While things did not quite go according to plan at Prestbury Park, with the Queen Mother Champion Chase hero finishing third to to Editeur Du Gite in the Albert Bartlett-sponsored feature, Mullins, underneath his trademark trilby, was still smiling.
“The winner put up a great performance and I’m not going to take that away from him. We weren’t able to beat him on the day and just hope it will be a different result the next day for us,” he graciously said.
And that is the hallmark of the Closutton handler, who took over from his father, Paddy Mullins, in 1988, having had a hugely successful career as an amateur jockey and also learning more than a few tricks as an assistant to Jim Bolger.
However, he allowed himself a little smile at the milestone, before heaping praise on others, as is his all-too-regular wont.
“I’m delighted,” he said, with more than a hint of embarrassment.
“I’m really happy for all the owners we have met throughout the years who have made this possible.
“They are the building blocks we start on, so I’m very lucky with the group of owners I’ve had over the years, with my family, wife Jackie and (son) Patrick, our staff in the yard who have been with us for years. It is really a family affair.”
No question he has stood on the shoulders of his father, who had a legendary career himself, and the 66-year-old has taken tried and trusted methods, honed his experiences and taken this game to another level altogether.
“Everything I learned, I learned from my dad, including patience, which I didn’t know I was learning — and didn’t want to learn when I was younger, as is the way it is when you are younger,” he admitted.
“You don’t realise the things you are learning as you are just doing day-to-day stuff until you come across those problems and instances in your life that you think back and go, ‘Oh, he would have done this or would have done that’. Then things become simpler and clearer, and you realise why he did those things.
“He was just hugely experienced.”
Did he ever think he would be standing in the Cheltenham winner’s enclosure, before a Grade One event, looking for winner number 4,001?

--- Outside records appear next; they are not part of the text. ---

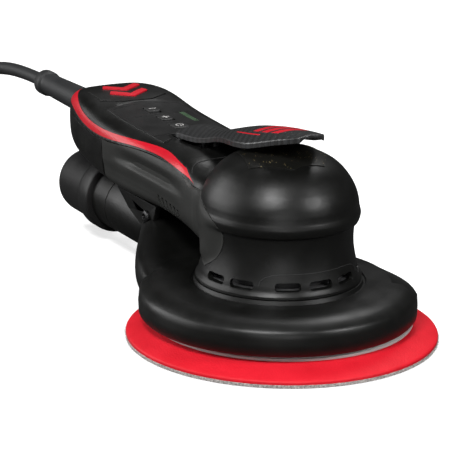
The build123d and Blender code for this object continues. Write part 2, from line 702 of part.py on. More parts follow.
for name, (x, y, length, width, top) in KEYS.items():
    with BuildPart() as key:
        with BuildSketch(Plane.XY.offset(KEY_LOW + 1.4)):
            with Locations((x, y)):
                RectangleRounded(length, width, 2.0)
        extrude(amount=top - KEY_LOW - 1.4)
        fillet(key.faces().sort_by(Axis.Z)[-1].edges(), 0.5)
        with BuildSketch(Plane.XY.offset(KEY_LOW)):
            with Locations((x, y)):
                RectangleRounded(length + 2.4, width + 2.4, 2.0)
        extrude(amount=1.4)
    finish(key.part, name)

# ---------------------------------------------------------------- electronics in the handle
with BuildPart() as keypad_board:
    with Locations((-118.0, 0, 71.8)):
        Box(44.0, 30.0, 1.6)
    with Locations(*[(x, y, 72.8) for x, y, length, width, top in KEYS.values()]):
        Box(4.0, 4.0, 0.4)
finish(keypad_board.part, "keypad_board")

with BuildPart() as controller_board:
    with Locations((-108.0, 0, 60.0)):
        Box(72.0, 36.0, 1.6)
    with Locations(*[(-134.0 + 14.0 * number, 8.0, 63.3) for number in range(3)]):
        Box(10.0, 10.0, 5.0)
finish(controller_board.part, "controller_board")

with BuildPart() as heat_sink:
    with Locations((-92.0, -6.0, 61.8)):
        Box(30.0, 16.0, 2.0)
    with Locations(*[(-92.0, -12.5 + 3.25 * number, 65.0) for number in range(5)]):
        Box(30.0, 1.4, 4.6)
finish(heat_sink.part, "heat_sink")

with BuildPart() as hall_sensor:
    with Locations((-62.0, 0, 69.5)):
        Box(6.0, 6.0, 2.0)
finish(hall_sensor.part, "hall_sensor")

# ---------------------------------------------------------------- lever, pin, spring and bracket
PIVOT_X, PIVOT_Z = LEVER_PIVOT


def lever_section(x, crown, half):
    """A thin curved strip across the lever."""
    drop = LEVER_DROP * half * half
    with BuildSketch(Plane.YZ.offset(x)) as strip:
        with BuildLine():
            ThreePointArc((-half, crown - drop), (0, crown), (half, crown - drop))
            Line((half, crown - drop), (half, crown - drop - LEVER_T))
            ThreePointArc((half, crown - drop - LEVER_T), (0, crown - LEVER_T),
                          (-half, crown - drop - LEVER_T))
            Line((-half, crown - drop - LEVER_T), (-half, crown - drop))
        make_face()
    return strip.sketch


EAR_Y = 6.1
EAR_T = 2.2
with BuildPart() as lever:
    loft(sections=[lever_section(*station) for station in LEVER])
    with BuildSketch(Plane.XZ):
        with Locations((PIVOT_X, PIVOT_Z)):
            Circle(3.6)
    extrude(amount=10.5, both=True)
    with BuildSketch(Plane.XY.offset(72.5)):
        with Locations((-62.0, 0)):
            Circle(2.5)
    extrude(amount=14.0)
    with Locations(*[(PIVOT_X, side * EAR_Y, 77.0) for side in (-1, 1)]):
        Box(12.0, EAR_T + 0.6, 9.6, mode=Mode.SUBTRACT)
    with BuildSketch(Plane.XZ):
        with Locations((PIVOT_X, PIVOT_Z)):
            Circle(1.5 + RUN)
    extrude(amount=20.0, both=True, mode=Mode.SUBTRACT)
finish(lever.part, "lever")

with BuildPart() as lever_pin:
    with BuildSketch(Plane.XZ):
        with Locations((PIVOT_X, PIVOT_Z)):
            Circle(1.5)
    extrude(amount=10.5, both=True)
finish(lever_pin.part, "lever_pin")

BRACKET_LOW = 71.6
with BuildPart() as lever_bracket:
    with Locations((-73.0, 0, BRACKET_LOW + 0.8)):
        Box(36.0, 27.4, 1.6)
    with Locations(*[(-73.0, side * 13.1, BRACKET_LOW + 2.6) for side in (-1, 1)]):
        Box(36.0, 1.2, 5.2)
    with Locations(*[(PIVOT_X, side * EAR_Y, (BRACKET_LOW + 81.6) / 2.0) for side in (-1, 1)]):
        Box(6.0, EAR_T, 81.6 - BRACKET_LOW)
    with BuildSketch(Plane.XZ):
        with Locations((PIVOT_X, PIVOT_Z)):
            Circle(1.5)
    extrude(amount=20.0, both=True, mode=Mode.SUBTRACT)
    with Locations((-62.0, 0, BRACKET_LOW)):
        Cylinder(3.2, 6.0, mode=Mode.SUBTRACT)
finish(lever_bracket.part, "lever_bracket")

SPRING_X = -73.5
SPRING_LOW = BRACKET_LOW + 1.6
SPRING_HIGH = 82.6
with BuildPart() as lever_spring:
    with BuildSketch(Plane.XY.offset(SPRING_LOW)):
        with Locations((SPRING_X, 0)):
            Circle(3.0)
            Circle(2.2, mode=Mode.SUBTRACT)
    extrude(amount=SPRING_HIGH - SPRING_LOW)
finish(lever_spring.part, "lever_spring")

# ---------------------------------------------------------------- bracket between duct and handle
with BuildPart() as tube_bracket:
    with BuildSketch(Plane.XZ):
        with BuildLine():
            Polyline((-131.0, 44.2), (-118.0, 36.0), (-103.0, 30.5), (-92.0, 30.5), (-87.0, 44.2), close=True)
        make_face()
    extrude(amount=BRACKET_Y + 1.5, both=True)
    with Locations((-109.0, 0, 34.0)):
        Box(60.0, 2.0 * BRACKET_Y - 3.0, 17.8, mode=Mode.SUBTRACT)
    loft(sections=cross_sections(DUCT, -FIT), mode=Mode.SUBTRACT)
    with Locations(*[(BRACKET_SCREW[0], side * BRACKET_Y, BRACKET_SCREW[1]) for side in (-1, 1)]):
        Cylinder(1.7, 8.0, rotation=(90, 0, 0), mode=Mode.SUBTRACT)
finish(tube_bracket.part, "tube_bracket")

with BuildPart() as bracket_screws:
    for side in (-1, 1):
        with Locations((BRACKET_SCREW[0], side * (BRACKET_Y + 0.6), BRACKET_SCREW[1])):
            Cylinder(1.6, 1.8, rotation=(90, 0, 0))
        with Locations((BRACKET_SCREW[0], side * (BRACKET_Y + 2.4), BRACKET_SCREW[1])):
            Cylinder(3.2, 1.8, rotation=(90, 0, 0))
bracket_screws.part.label = "bracket_screws"
export_step(bracket_screws.part, "parts/bracket_screws.step")

# ---------------------------------------------------------------- fasteners
with BuildPart() as shroud_screws:
    with PolarLocations(SCREW_CIRCLE, 4, start_angle=45):
        with Locations((0, 0, (CEILING + PLATE_HIGH) / 2.0)):
            Cylinder(2.0, PLATE_HIGH - CEILING)
        with Locations((0, 0, CEILING - 1.2)):
            Cylinder(3.6, 2.4)
shroud_screws.part.label = "shroud_screws"
export_step(shroud_screws.part, "parts/shroud_screws.step")

# ---------------------------------------------------------------- strain relief, cord, coil and plug
with BuildPart() as strain_relief:
    with BuildSketch(Plane.XZ):
        with BuildLine():
            Polyline((RELIEF_END, CORD_Z), (RELIEF_END, CORD_Z + 6.4), (RELIEF_END + 1.0, CORD_Z + 7.1),
                     (RELIEF_END + 6.5, CORD_Z + 7.1), (RELIEF_END + 7.5, CORD_Z + 6.1),
                     (REAR_X - 5.0, CORD_Z + 7.6), (REAR_X - 0.2, CORD_Z + 8.4), (REAR_X - 0.2, CORD_Z + 5.8),
                     (REAR_X + 5.4, CORD_Z + 5.8), (REAR_X + 5.4, CORD_Z), close=True)
        make_face()
    revolve(axis=Axis((0, 0, CORD_Z), (1, 0, 0)))
finish(strain_relief.part, "strain_relief")

with BuildPart() as cord_clamp:
    with Locations((REAR_X + 10.0, 0, CORD_Z)):
        Box(8.0, 24.0, 12.0)
finish(cord_clamp.part, "cord_clamp")

COIL_AT = (-390.0, -88.0)        # centre of the coil on the floor
COIL_MID = 52.5                  # radius at the middle of the turns
COIL_HALF = 15.0                 # half the width of the ring
COIL_TOP = 22.5                  # three layers of turns
ROUTE = [(RELIEF_END, 0, CORD_Z), (-304, 0, CORD_Z), (-341, -3, 62.5), (-374, -14, 49), (-403, -31, 33),
         (-428, -50, 18), (-446, -70, 10)]
power_cord, lead_length = cord_tube(ROUTE, "power_cord")
finish(power_cord, "power_cord")

with BuildPart() as cord_coil:
    with BuildSketch(Plane(origin=(*COIL_AT, 0), x_dir=(1, 0, 0), z_dir=(0, -1, 0))):
        with Locations((COIL_MID, COIL_TOP / 2.0)):
            RectangleRounded(2.0 * COIL_HALF, COIL_TOP, 3.4)
    revolve(axis=Axis((COIL_AT[0], COIL_AT[1], 0), (0, 0, 1)))
finish(cord_coil.part, "cord_coil")


def on_ring(angle, height):
    """A point above the middle of the coil's ring."""
    turn = radians(angle)
    return (COIL_AT[0] + COIL_MID * cos(turn), COIL_AT[1] + COIL_MID * sin(turn), height)


# The last turn climbs on top of the coil and ends in the plug, which lies across the ring.
PLUG_T = 14.0
PLUG_Z = COIL_TOP + PLUG_T / 2.0
TAIL = [on_ring(193, 16.0), on_ring(218, 20.5), on_ring(244, 26.0), on_ring(270, PLUG_Z)]
cord_tail, tail_length = cord_tube(TAIL, "cord_tail")
finish(cord_tail, "cord_tail")

heading = Vector(*TAIL[-1]) - Vector(*TAIL[-2])
heading = Vector(heading.X, heading.Y, heading.Z).normalized()
plug_side = Vector(-heading.Y, heading.X, 0).normalized()
PLUG_PLANE = Plane(origin=TAIL[-1], x_dir=plug_side, z_dir=heading)
with BuildPart() as plug_body:
    for distance, width, thick in ((0.0, 9.0, 9.0), (14.0, 10.5, 9.6), (16.0, 22.0, 12.0),
                                   (26.0, 33.0, PLUG_T - 0.4), (44.0, 35.0, PLUG_T - 0.4),
                                   (52.0, 33.0, 12.6)):
        with BuildSketch(PLUG_PLANE.offset(distance)):
            RectangleRounded(width, thick, 0.42 * min(width, thick))
    loft(ruled=True)
finish(plug_body.part, "plug_body")

with BuildPart() as plug_pins:
    with BuildSketch(PLUG_PLANE.offset(52.0)):
        with Locations((-9.5, 0), (9.5, 0)):
            Circle(2.4)
    extrude(amount=19.0)
plug_pins.part.label = "plug_pins"
export_step(plug_pins.part, "parts/plug_pins.step")
print("length in the coil's turns", round(CORD_LENGTH - lead_length - tail_length))
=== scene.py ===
"""Dual action polisher on a pale studio floor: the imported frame, dressed and lit.

Metres, in the frame of the CAD: origin at the pad's working face on the motor axis,
+X to the front of the head, handle and cord towards -X, +Z up.
"""
import json
import random
from math import cos, pi, radians, sin

import bmesh
import bpy
from mathutils import Matrix, Vector


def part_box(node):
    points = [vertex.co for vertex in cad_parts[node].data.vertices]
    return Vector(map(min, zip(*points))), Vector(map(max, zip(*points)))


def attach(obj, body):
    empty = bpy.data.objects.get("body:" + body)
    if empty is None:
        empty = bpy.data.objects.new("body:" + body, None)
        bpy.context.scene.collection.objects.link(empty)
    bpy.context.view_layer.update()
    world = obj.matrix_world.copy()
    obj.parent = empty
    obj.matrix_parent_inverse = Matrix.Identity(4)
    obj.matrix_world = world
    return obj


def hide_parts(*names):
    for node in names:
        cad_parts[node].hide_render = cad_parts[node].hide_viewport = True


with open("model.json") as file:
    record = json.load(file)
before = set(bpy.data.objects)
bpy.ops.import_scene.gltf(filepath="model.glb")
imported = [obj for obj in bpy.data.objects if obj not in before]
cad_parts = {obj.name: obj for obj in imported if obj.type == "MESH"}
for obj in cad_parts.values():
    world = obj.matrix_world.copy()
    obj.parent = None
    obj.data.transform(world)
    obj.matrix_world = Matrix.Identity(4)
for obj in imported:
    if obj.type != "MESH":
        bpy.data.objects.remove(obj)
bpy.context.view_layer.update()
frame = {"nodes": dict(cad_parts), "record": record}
NODES = frame["nodes"]
BODY_OF = {node: body for body, members in frame["record"]["behaviour"]["bodies"].items() for node in members}
MM = 0.001
SIDES = ((1, "left"), (-1, "right"))
random.seed(7)

# ------------------------------------------------------------------ camera
VIEW_AZIMUTH = radians(60.0)
VIEW_ELEVATION = radians(16.9)
VIEW_ROLL = radians(1.15)
VIEW_TARGET = Vector((0.0, 0.0, 0.045))
VIEW_DISTANCE = 1.141
VIEW_LENS = 191.2
AIM_RIGHT = -0.02204        # the target lies a little right of the middle of the view
AIM_UP = 0.00813            # and a little below it


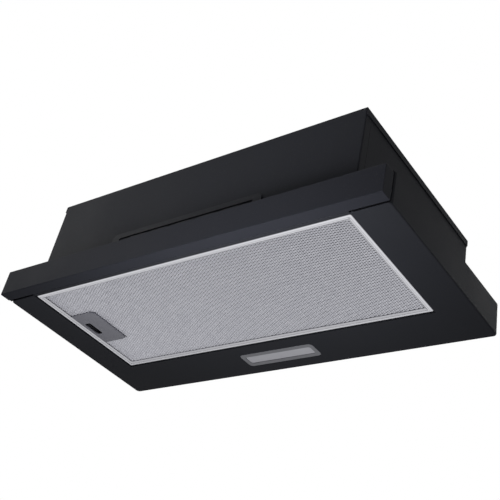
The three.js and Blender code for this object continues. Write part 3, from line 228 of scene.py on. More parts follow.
# %% [markdown]
# ## Finishes
# Each finish is a Principled shader with its own colour, fed by groups that hold what several
# finishes share: the orange peel of powder coat, the fine lines of brushed metal, and light dust.
# A group is built once and placed in each material with its own values.

# %% A helper for shader groups
def start_group(name, inputs, outputs):
    tree = bpy.data.node_groups.new(name, "ShaderNodeTree")
    for socket, kind, value in inputs:
        made = tree.interface.new_socket(socket, in_out="INPUT", socket_type=kind)
        if value is not None:
            made.default_value = value
    for socket, kind in outputs:
        tree.interface.new_socket(socket, in_out="OUTPUT", socket_type=kind)
    return tree, tree.nodes.new("NodeGroupInput"), tree.nodes.new("NodeGroupOutput")


# %% [markdown]
# Powder coat flows out as it bakes and is left with soft dimples, and moulded plastic has them
# too. A fine noise lifts the surface by a bump, which costs no geometry. A second, broad noise
# goes out as a mask for slow changes over the sheet.

# %% Orange peel
def make_orange_peel():
    tree, given, out = start_group(
        "orange_peel",
        [("Scale", "NodeSocketFloat", 900.0), ("Depth", "NodeSocketFloat", 0.1)],
        [("Normal", "NodeSocketVector"), ("Mask", "NodeSocketFloat")],
    )
    place = node(tree, "ShaderNodeTexCoord")
    fine = node(tree, "ShaderNodeTexNoise", in_Detail=2.0, in_Roughness=0.5)
    broad = node(tree, "ShaderNodeTexNoise", in_Scale=14.0, in_Detail=3.0)
    bump = node(tree, "ShaderNodeBump", in_Distance=0.0004)
    tree.links.new(place.outputs["Object"], fine.inputs["Vector"])
    tree.links.new(place.outputs["Object"], broad.inputs["Vector"])
    tree.links.new(given.outputs["Scale"], fine.inputs["Scale"])
    tree.links.new(given.outputs["Depth"], bump.inputs["Strength"])
    tree.links.new(fine.outputs[0], bump.inputs["Height"])
    tree.links.new(bump.outputs["Normal"], out.inputs["Normal"])
    tree.links.new(broad.outputs[0], out.inputs["Mask"])
    return tree


# %% [markdown]
# Rolled and brushed metal has fine lines in one direction. Noise that is stretched along one axis
# gives them, so one group serves all metals with a stretch of their own.

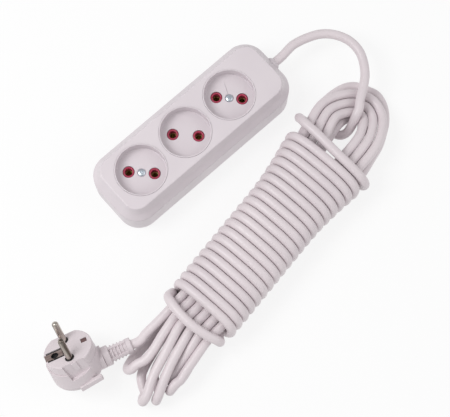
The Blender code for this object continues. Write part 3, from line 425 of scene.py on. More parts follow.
# for each turn: its low strand; its tip (s, low l, top l, slope); its height; its top strand
BOTTOM_1 = (((149, -18, 13), (163, -19.1, 8.2), (176, -18.4, 4.4), (188, -18.4, 3.6),
             (196, -18.9, 3.6)),
            (204.4, -18.6, -12.4, 0.0), TURN_HEIGHT,
            ((191.4, -9.3, 18.3), (183.5, -9.2, 19.5), (171.7, -10.7, 20.8), (160, -11.8, 21.6),
             (150, -12.2, 21.8)))
BOTTOM_2 = (((150, -11.5, 9.9), (163, -12, 7.5), (176, -11.3, 4.4), (187, -9.8, 3.6),
             (195, -8.4, 3.6), (201.5, -6, 3.6), (206.5, -0.8, 3.6)),
            (215.4, 3.6, 6.8, 0.3), TURN_HEIGHT,
            ((200, 3.2, 18), (191, 1, 19.6), (180, -1, 21.2), (170.4, -3.1, 22.3), (158, -5.3, 23),
             (150, -4.9, 23.2)))
BOTTOM_3 = (((150, -4.4, 9.2), (163, -4.75, 7.2), (176, -3.7, 4.2), (188, -2, 3.6),
             (196, 1.2, 3.6)),
            (208.8, 11.2, 12.8, 0.35), TURN_HEIGHT,
            ((194, 10, 18.7), (186, 7.8, 19.8), (177, 5.8, 21.1), (167, 4, 22), (157, 2.6, 22.8),
             (150, 2.3, 23)))
BOTTOM_4 = (((150, 2.8, 9.2), (163, 3.6, 7.2), (176, 5.6, 4.2)),
            (193, 7.2, 12.2, 0.0), 7.8,
            ((184.5, 12, 12.2), (178, 11.5, 14.2), (171.5, 10.8, 16.5), (164.7, 10.2, 18.8),
             (157, 9.6, 20.8), (150, 9.5, 21.5)))
BOTTOM_5 = (((150, 9.9, 9.9), (161, 12, 7.8), (171, 15.4, 4.6), (182, 17.6, 3.6)),
            (197.4, 16.9, 17.9, 0), TURN_HEIGHT,
            ((187, 19, 16.2), (180, 18.2, 17.3), (168, 17.3, 18.4), (158, 16.5, 19.2),
             (150, 16.4, 19.6)))

LEAD_WORLD = ((0.1026, 0.0009, 0.020), (0.1239, -0.0075, 0.020), (0.1339, -0.0222, 0.020),
              (0.1341, -0.0366, 0.020), (0.1256, -0.0512, 0.020), (0.1168, -0.0584, 0.020),
              (0.1085, -0.0640, 0.020))
LEAD_DOWN = ((-51.5, -5.4, 19.4), (-47.5, -4.3, 18.2), (-43.2, -3.3, 14.2), (-39.3, -2.7, 9),
             (-35, -3, 5.2), (-31.2, -5.4, 3.7), (-29.3, -9.4, 3.6))
CROSS_END = (-25, -22.2, 3.6)
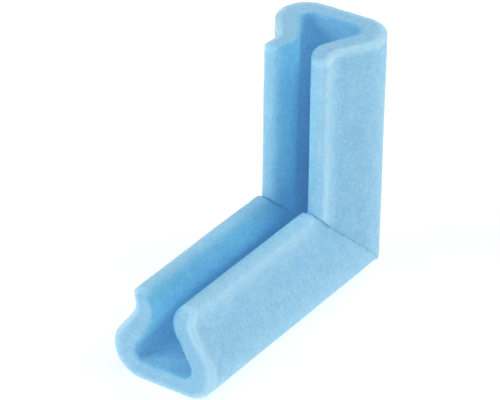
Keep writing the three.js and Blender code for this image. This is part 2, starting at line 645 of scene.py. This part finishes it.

“I never dreamt it,” he said. “When we were starting off, big jumps trainers had 60 horses, maybe 70. You take the top English trainers at the time, that’s the max they had.
“And if someone said to me when I got my licence, I’ll give you 60 horses for every year you were going to train for the rest of your life, you’d jump at it.
“The game has just gone bigger. The popularity of jump racing is huge and is growing all the time, and long may it last.”
There are no signs he has any thoughts of retirement, and that is a great thing. For not only can you bank on backing WP Mullins runners blind at the March Festival — where he is out on his own as the leading trainer — his son is not yet too keen to have that baton passed to him.
Assistant to his father, Patrick said: “Dad is a huge role model. He taught me everything about riding, all about tactics, how to deal with owners, how to deal with other jockeys. He has all the angles covered and he is always thinking about things that aren’t really obvious.
“He learned from his father and built from there.
“I remember, growing up, my memory kicks in when we were second to Noel Meade in the championship and we said, ‘We might beat Noel in prize-money, but we’d never beat him in winners’.”
Of course, there are always choppy waters to navigate. In 2016, Gigginstown House Stud, owned by Ryanair boss Michael O’Leary, removed 60 horses from the yard, Mullins having put up his training fees for the first time in a decade. If anything, that episode only served to make the operation stronger.
“The big thing was when Gigginstown left, he could have very easily downscaled, but he didn’t — he upscaled, and we’ve more horses now than before Gigginstown left. That is a sign of his ambition,” said Mullins junior.
“One day I’ll take over, I’m sure. But I’m in no rush and I don’t think he is in any rush, either.
“I think he’ll train for a long time yet — and that suits me, I’m not in any rush!”
Mullins senior is affable, calm, calculated and competitive. He has an endearing yet sometimes frustrating quality in keeping his cards close to his chest, yet one is left with nothing but admiration for his dominance.
Patrick added: “There is more to training horses than just getting them fit. There is a people side and I think he’s very good at it. Some people are good with the people side, but not as good at training, but he’s the full package.
“I don’t think he is quite as obsessed as maybe Aidan O’Brien, he does have other outlets, he is not one-dimensional.”
Mullins senior, a keen Manchester United supporter, likes a round of golf, and by his own admission, is a little more relaxed these days.
“I do tend to try to enjoy things more now,” he said. “I find my interest now is downtime, rather than looking for something else to do, just relaxing when we have time off.
“I suppose when you wake up and you hear a horse coughing or bucking, you are living on the job.
“But everything has been great so far, especially when you have someone like Patrick coming up behind.”
The dynasty is in safe hands, you can be sure of that. But for now we will raise our glass to the next bucket-load of Mullins Festival winners and doff the trilby in tribute.